At any rate, I'm willing to be agnostic about the virtues of Quantum of Solace, which seemed to me like a lot of aimless running around interspersed with some French guy r-r-r-rolling his r's and twirling his moustache.

Christian Lindke said...

I think sitting in an isolation box is exactly like watching the film with Bresson fans.

As for "full burn"...

The last thing you want to do is start a flame war with a professional troll by provoking with Snark.

The comparison was not intended as burn, rather to emphasize that one of the reasons film as a theatrical experience has survived is the communal element and that watching a film with its intended audience heightens that experience.

And if you were "fooled" into liking the film by seeing it on the big screen, then the director in Stanley Donen-esque fashion "lying at 24 frames per second" has done his job.
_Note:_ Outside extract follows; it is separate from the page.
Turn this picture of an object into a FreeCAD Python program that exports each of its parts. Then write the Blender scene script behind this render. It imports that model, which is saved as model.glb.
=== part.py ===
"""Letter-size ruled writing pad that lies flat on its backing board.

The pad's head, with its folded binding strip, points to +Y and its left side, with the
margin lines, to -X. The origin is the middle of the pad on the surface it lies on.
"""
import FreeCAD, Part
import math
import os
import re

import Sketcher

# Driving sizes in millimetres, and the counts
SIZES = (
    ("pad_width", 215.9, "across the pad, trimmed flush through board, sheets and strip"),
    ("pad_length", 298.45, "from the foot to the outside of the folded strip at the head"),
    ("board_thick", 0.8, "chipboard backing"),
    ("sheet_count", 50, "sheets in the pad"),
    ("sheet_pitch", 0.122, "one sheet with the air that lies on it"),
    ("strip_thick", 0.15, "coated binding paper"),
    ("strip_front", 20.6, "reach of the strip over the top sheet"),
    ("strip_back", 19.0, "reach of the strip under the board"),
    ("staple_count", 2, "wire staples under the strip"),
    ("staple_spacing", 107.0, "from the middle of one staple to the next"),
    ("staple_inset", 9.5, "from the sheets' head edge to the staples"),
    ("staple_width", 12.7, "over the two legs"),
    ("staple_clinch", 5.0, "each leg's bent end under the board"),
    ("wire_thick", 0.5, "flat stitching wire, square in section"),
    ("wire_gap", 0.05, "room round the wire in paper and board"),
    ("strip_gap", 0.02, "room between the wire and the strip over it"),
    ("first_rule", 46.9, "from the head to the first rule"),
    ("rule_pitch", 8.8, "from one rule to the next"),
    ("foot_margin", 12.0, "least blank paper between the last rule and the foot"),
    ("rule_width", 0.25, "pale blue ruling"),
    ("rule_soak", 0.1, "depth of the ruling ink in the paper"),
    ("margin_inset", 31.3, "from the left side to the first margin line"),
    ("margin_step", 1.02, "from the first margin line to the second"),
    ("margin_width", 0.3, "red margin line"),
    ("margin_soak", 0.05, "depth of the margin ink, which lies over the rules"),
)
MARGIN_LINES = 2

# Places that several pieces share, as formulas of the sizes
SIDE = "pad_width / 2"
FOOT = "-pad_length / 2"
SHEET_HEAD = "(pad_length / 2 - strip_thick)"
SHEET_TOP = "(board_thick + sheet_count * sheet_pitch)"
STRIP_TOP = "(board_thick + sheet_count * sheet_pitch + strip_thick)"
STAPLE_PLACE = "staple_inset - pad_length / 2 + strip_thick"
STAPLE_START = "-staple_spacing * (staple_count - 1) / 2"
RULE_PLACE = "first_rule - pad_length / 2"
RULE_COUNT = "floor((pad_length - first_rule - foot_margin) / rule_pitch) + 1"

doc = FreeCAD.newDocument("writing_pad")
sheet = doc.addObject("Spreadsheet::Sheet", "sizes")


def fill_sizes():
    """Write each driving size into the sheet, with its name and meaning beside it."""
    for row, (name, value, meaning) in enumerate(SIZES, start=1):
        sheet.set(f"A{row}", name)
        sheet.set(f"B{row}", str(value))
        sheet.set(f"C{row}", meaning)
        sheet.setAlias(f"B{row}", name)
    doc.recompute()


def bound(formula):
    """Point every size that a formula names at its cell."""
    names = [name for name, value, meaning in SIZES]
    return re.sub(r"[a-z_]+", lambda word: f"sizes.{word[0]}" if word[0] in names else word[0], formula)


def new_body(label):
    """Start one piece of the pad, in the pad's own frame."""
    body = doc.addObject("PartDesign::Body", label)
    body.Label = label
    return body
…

Film is about trickery and not any concept of translating the real. The real is dull. My neighbors smoking on their patio downstairs is real. Give me the fantastic. Fool me all day. Do everything you can to keep my vicarious and visceral eyes satisfied and my voyeuristic eye distracted.

Generic said...

Not thinking of flame in that sense...

Tulkinghorn said...

For the Snark was a Boojum you see....

I think David meant "En Fuego!". And he's right.

"Give me the fantastic. Fool me all day."

If you were a tattoo kind of guy (and for all I know you are) I'd strongly suggest inscribing that on your forearm.

Generic said...

OK, you win.

No results found for "Give me the fantastic. Fool me all day."